Schools often rely on categories such as gender, race, nationality, language background, and learning needs. At times these identifiers help educators better support students. At other times they can unintentionally create barriers or reinforce narrow ways of understanding who students are and how they belong.

This approach draws on the idea of juxtaposition. Juxtaposition places ideas side by side so we can compare them and examine their similarities and differences. When educators juxtapose different identities and practices, familiar routines can begin to look very different.

This exercise invites educators to create friction in their thinking about practices that may feel routine in one context but uncomfortable in another. Through this process, participants are encouraged to reflect critically on how their schools reinforce social differences.

Where the Idea Began

The idea for this exercise first emerged more than a decade ago. As teachers at my school were setting up their classrooms for the new academic year, one of my coworkers created gender specific labels on each of their students’ desks. The boys had blue name tags and the girls had pink ones.

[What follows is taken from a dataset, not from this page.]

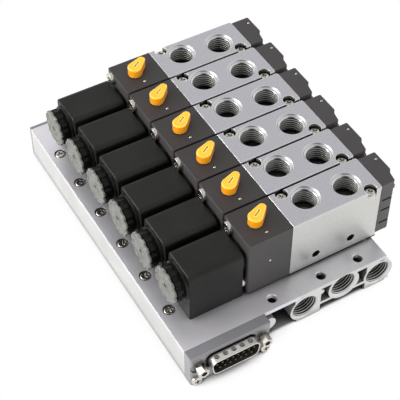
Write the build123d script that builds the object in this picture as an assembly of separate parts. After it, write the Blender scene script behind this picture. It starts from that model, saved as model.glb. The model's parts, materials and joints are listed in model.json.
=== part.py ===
from build123d import *
import math
import os

# Pneumatic valve island: six single-solenoid 5/2 spool valves on a common
# aluminium rail, with a junction box beside it that carries the coils' plugs
# and one 15-pole connector. Millimetres, +Z up.
# X runs from the coil nuts to the end caps, Y runs along the row of valves.
# The origin lies on the mounting plane, under the joint between the pilot
# blocks and the valve bodies, half way along the row.

# ---- row of valves ----
VALVES = 6
VALVE_W = 22.0
VALVE_GAP = 1.0
PITCH = VALVE_W + VALVE_GAP
HALF_W = VALVE_W / 2
END_MARGIN = 12.75
RAIL_HALF = ((VALVES - 1) * PITCH + VALVE_W) / 2 + END_MARGIN
MOUNT_FROM_END = 5.55
MOUNT_Y = RAIL_HALF - MOUNT_FROM_END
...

Through several friendly conversations, I tried to help my coworker recognise how this practice reinforced stereotypes associated with being a boy or a girl. After trying and failing to convince them that these labels might be problematic, I asked a different question. Would they consider creating labels for students based on race, such as different labels for White, Black, and Asian students?

My coworker immediately responded that they would never do that because it would be racist. When asked to explain their reasoning, they argued that racial labels could reinforce the idea that people are different because of race, and that not all students can easily be divided into racial categories.

Using this reasoning, I asked why the same logic was not being applied to gender, and whether reinforcing gender differences in this way could also be considered problematic. The teacher paused. After several earlier conversations had led nowhere, it felt like they were finally reconsidering the practice and beginning to understand why these gender specific labels might be unnecessary.

Since then, I have used this strategy in various contexts to encourage educators to critically reflect on the ways schools reinforce social differences, particularly binary gender differences.

I later explored this idea further during my Master of Education in Educational Leadership and Policy at the University of Toronto. My research examined a two month professional development project with 36 elementary school teachers at an international school in Malta. During this action research project, teachers explored the opportunities and limitations of this strategy as a tool to help them reflect on, assess, and potentially change practices that reinforce binary gender differences and stereotypes. The study examined how juxtaposing gender and race could support educators in thinking more critically about the ways schools reinforce social difference.

Since then, I have been fortunate to share this strategy with a range of schools and educators, supporting critical reflection, discussion, and shifts in practice around how schools recognise and reinforce social differences.

What Happens in the Workshop

This session invites participants to engage with this approach directly.

During the workshop, participants will explore scenarios drawn from everyday school life that examine practices related to gender, race, religion, nationality, language, and neurodiversity. Participants will reflect on how schools record information about students, how that information is used in decision making, and what messages these practices might communicate about identity and belonging.

Working in groups, participants will place different practices side by side and explore their similarities and differences. Through discussion, they will examine what feels comfortable, what feels challenging, and what these reactions reveal about the assumptions that shape school systems.

The goal of the exercise is not to provide simple answers. Instead, it creates space for thoughtful reflection. Schools operate in complex environments where decisions about identity, data, and student support are rarely straightforward. By juxtaposing different practices, educators can better understand the values and assumptions influencing their decisions.

By the end of the session, participants will leave with a practical strategy they can bring back to their own schools. The juxtaposition exercise offers a structured way to facilitate conversations about identity, equity, and inclusion while helping educators think more critically about how everyday school practices shape students’ experiences of difference, belonging, and opportunity.